The two political parties are being sent a pretty loud message from their bases. People are fed up, disappointed and want change. The Democrats, to their credit, are still focused solely on winning the election. They made sure there were no serious challengers to Hillary in the primaries, and even though Bernie has won more states than Hillary at this point, they had the foresight with their super delegate system to make sure that even if the unthinkable happened and Bernie won more delegates or received more votes than Hillary, she would still easily win the nomination.
The Republican establishment might be focused on winning the general election as well, but they got caught by surprise with the anti-establishment movement and are finding themselves with two options that they despise and a front-runner who is universally considered to be unelectable in a general election.
Both parties were fooled by their success. Obama won election and re-election easily after declaring that he wanted to fundamentally change America. He delivered on his promise, and despite the resounding defeat in the 2010 and 2012 elections that gave Republican majorities in both houses of Congress and overwhelming disapproval of the direction of the country, prospects for the Democrats look good for 2016.
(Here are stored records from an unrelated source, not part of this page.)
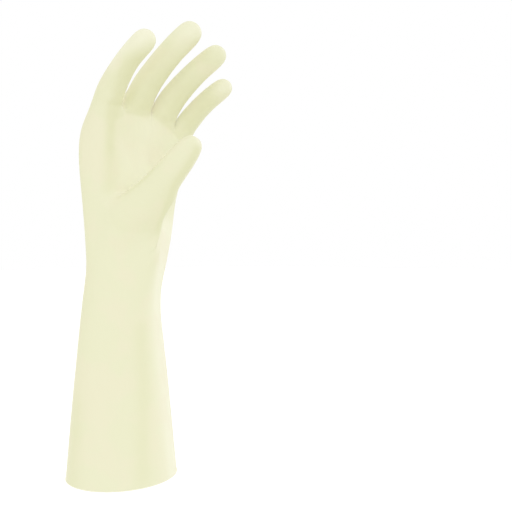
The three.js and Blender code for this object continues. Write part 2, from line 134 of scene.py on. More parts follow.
FINGER_RINGS = [  # bone, share of its length, shift, size; the first one counts from the fork
    ("fork", 0, 5, 0.96), (1, 0, -2, 1), (1, 0.5, 0, 0.98), (2, 0, 0, 1), (2, 0.45, 0, 1),
]
THUMB = dict(base=(-13.8, -3.4, 15.5), turn=19.3, rise=44.2, bends=(0, 8.8),
             bones=(40.8, 28.4, 23.5), radii=(17, 11.6, 9.4, 7.8))
THUMB_RINGS = [  # distance from the base, size across, size in height, shift up, upper side's lean
    (22, 1.18, 0.84, 2.4, 10),
    (33, 1.08, 0.9, 1.4, 8),
    (45, 1.02, 0.96, 0.5, 5),
    (58, 1, 1, 0, 0),
    (70, 1, 1, 0, 0),
    (78, 1, 1, 0, 0),
]
THUMB_ROOT = 40   # rings nearer than this to the base take part in the soft forms of the palm
ROOT_LIFT = 1.5   # how far the first ring of the thumb stays in front of the palm
FORK_BACK, FORK_SIDE = 7, 4   # how much lower the fork is on the back and at the sides
TIP_RINGS = [(0.95, 0.97), (0.33, 0.74)]   # distance back from the end and size, in tip radii
for finger in FINGERS:
    print(finger["name"], "finger is", round(sum(finger["bones"]), 1), "mm long")

# %% [markdown]
# ## Following a bent finger
# A worn glove's finger bends over a centimetre or so at each joint, not at a point. So each
# finger is a line that turns smoothly through its three bends, and every ring of the stall is
# placed by asking where that line is after so many millimetres, and which way it points.

# %% Line of a finger
FINGER_TURNS, THUMB_TURNS = (30, 20, 18), (18, 16)   # over how many millimetres each bend runs
STEP = 0.5                                           # and how finely a line is followed


def smooth(t):
    t = min(max(t, 0.0), 1.0)
    return t * t * (3 - 2 * t)


def turning(bends, joints, lengths):
    """The angle that a line has turned through, as a function of the distance from its start."""
    def turn(s):
        return sum(radians(bend) * smooth((s - joint) / length + 0.5)
                   for bend, joint, length in zip(bends, joints, lengths))
    return turn


def follow(start, ahead, inward, turn, distance):
    """Centre, direction and inner side of a bending line, a distance from its start."""
    centre = np.array(start, float)
    count = max(1, round(abs(distance) / STEP))
    step = distance / count
    for k in range(count):
        angle = turn((k + 0.5) * step)
        centre = centre + (ahead * cos(angle) + inward * sin(angle)) * step
    angle = turn(distance)
    tangent = ahead * cos(angle) + inward * sin(angle)
    return centre, tangent, inward * cos(angle) - ahead * sin(angle)


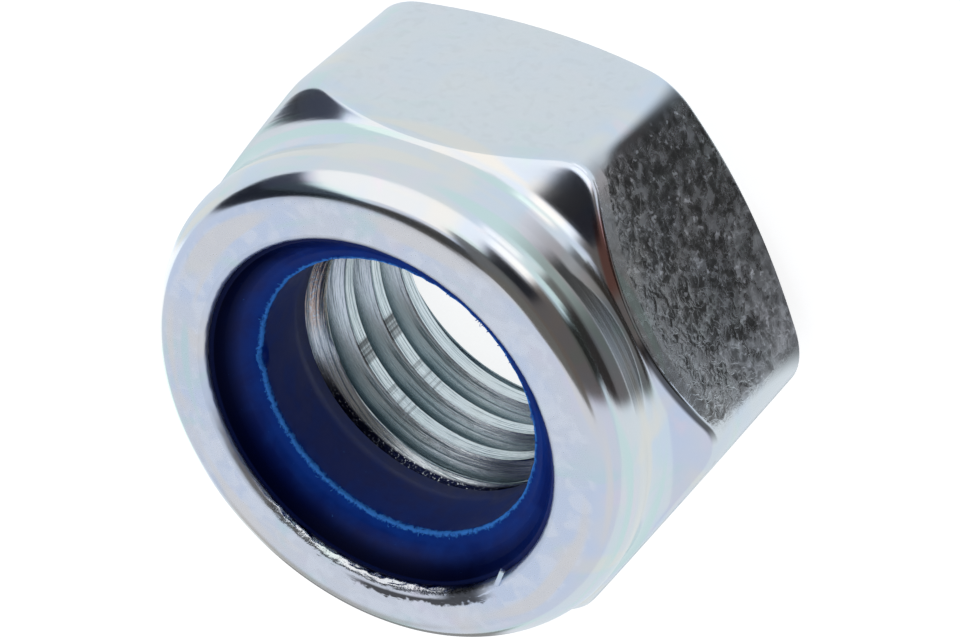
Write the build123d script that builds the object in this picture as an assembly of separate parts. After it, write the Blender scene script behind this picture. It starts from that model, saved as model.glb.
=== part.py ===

The political environment of today is a contrarian’s utopia. Nothing makes sense. Clinton is essentially running to continue the Obama agenda that is widely viewed as a failure on the domestic, economic and foreign policy front. The Republicans either won or increased their majorities in Congress, as the electorate revolted against the Obama agenda and the direction of the country. Yet, they didn’t deliver on their promises and actually enjoy lower ratings than Obama.
Their policies, too, are viewed as failures or Republicans are viewed as failures for their inability to get those policies implemented. The Republican establishment missed the populist movement and discontent among their base and now are finding themselves in danger of losing the control they enjoyed over the party. What should have been a slam-dunk election is now looking like an uphill battle.
What does this have to do with NCBA? Nothing directly, but NCBA, in my opinion, is a little like the Democrat and Republican parties; they believe in what they are doing, they see their successes and yet they are missing that all-important frustration in the country, that undertone that should be raising red flags.
Parties and trade associations are similar in that they must be seen as representing the ideals and views of their base, and be seen as fighting for them on a daily basis. The Republican Party became beholding to the big donors and neglected the heart and soul of the party; the blue collar worker who was struggling. The workers who didn’t believe free trade was making their lives better, and who see illegal immigration as a societal, economic, and security threat. Donald Trump sensed these openings and discontent and is now poised to change the party forever as a result.
NCBA may not have big-money donors per se, but the cattle feeding segment pays a tremendous amount of dues and wields considerable influence, and producers are well aware of the shift that has created. Trade associations and parties are driven by two thing—the passion, excitement and commitment of their members, and dollars.
The latter—money—is so vital that it has a way of becoming a priority over the agenda of the base. From my perspective, I believe the leadership (establishment) understands and believes in what NCBA is doing, but that the rank-and-file member (base) does not feel like NCBA is really responsive to their needs or fighting as hard for them as they would like.
I’ve always been an establishment guy. They are the ones who tend to get things done, and revolutions are far rarer than incremental, slow, grinding change when it comes to politics. Revolutionaries occasionally become heroes but more often than not they are labeled as traitors or terrorists and are defeated and discarded.
But when the establishment loses the support of its base, they find, to their disbelief, that their ability to effect change quickly disappears. The Republican Party has the support of their donor class but is losing its members. In a similar fashion, NCBA, in order to be effective, must have the passion and commitment from its core constituency—the cow-calf producer.
The saying goes, “follow the money.” We all see that in politics with the celebrity dinners, the Super Pacs, the labor unions, Wall Street, et al. Whether it be political parties or trade associations, money is always number two on the priority list but often number one on the to-do list. And that is a recipe for disaster.
Donald Trump and Bernie Sanders have proven that by saying what a lot of people think, but were afraid to say in our politically-correct world.
I’d rather just end this commentary here and go back to work. I get uneasy saying what some people whisper among themselves but are afraid to utter in public, but here goes. While nobody believes the firewall between the policy side and checkoff side has ever been breached, many feel there is little doubt that the checkoff side has consumed a high percentage of the time and focus and limits the effectiveness of the policy side of NCBA.
The checkoff enjoys incredibly high and widespread support, but it has increasingly become a government program and not an industry program and its effectiveness diminishes in accordance with government intrusion into the program. NCBA is no different from the political parties; money is critical to success, but fighting for its base must always be the priority, and if the money gets in the way of preventing one to fight for its membership, maybe it is time to wean oneself from the money.